Voorheen hoeve met losstaande bestanddelen, waarvan de vorm in de loop der tijden grondige wijzigingen onderging. Een woonhuis bevindt zich met nok loodrecht op de straat, en wordt geflankeerd door twee inrijpoorten, waarvan die van nummer 11 de oorspronkelijke is; het woonhuis werd in de lengte onderverdeeld in twee woningen, waarvan de voorgevels gericht zijn naar de huidige respectievelijke erven; de gevelordonnantie van nummer 13 is de oudste (eind 18de- begin 19de eeuw). De dienstgebouwen zijn verdwenen of sterk aangepast.
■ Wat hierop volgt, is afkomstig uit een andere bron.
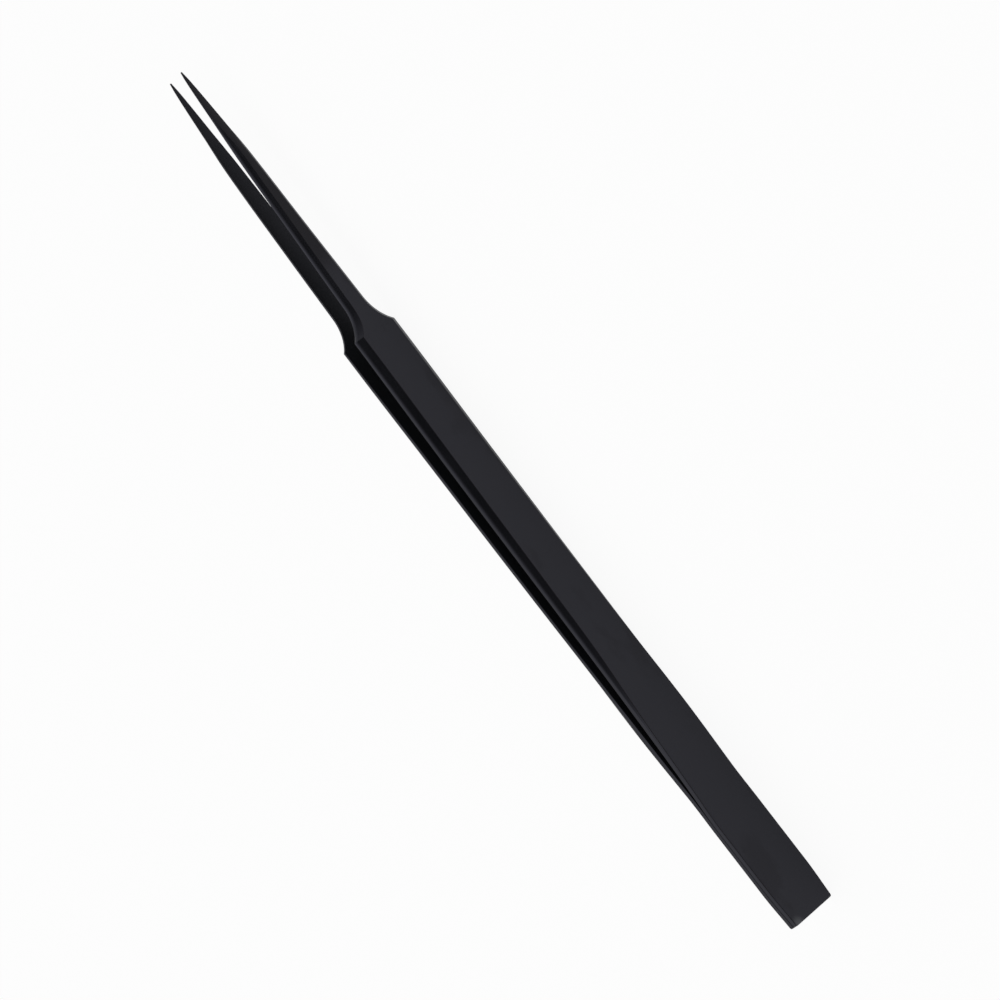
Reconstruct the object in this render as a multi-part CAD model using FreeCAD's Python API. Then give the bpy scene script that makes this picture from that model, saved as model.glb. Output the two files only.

Het woonhuis is een ruim, bakstenen gebouw van zes traveeën en twee bouwlagen onder vrij steil zadeldak. De gevel aan straatzijde is gecementeerd en telt drie traveeën, voorzien van rechthoekige vensters in hardstenen omlijsting (eerste helft 19de eeuw), voorheen beluikt op de benedenverdieping. De gevel aan de zijde van nummer 13 is witgekalkt en voorzien van een dubbelhuisordonnantie met rechthoekige muuropeningen in kalkstenen omlijsting, de vensters voorheen beluikt, de bovenvensters bovendien voorzien van sponningbeloop (eind 18de- begin 19de eeuw). De witgekalkte gevel van nummer 11 is voorzien van recentere, getoogde bakstenen muuropeningen (tweede helft 19de eeuw).
Het oudste deel is de verankerde, rondboogvormige inrijpoort van nummer 11 (tweede helft 17de eeuw - eerste helft 18de eeuw), in een kalkstenen omlijsting met imposten en sluitstenen.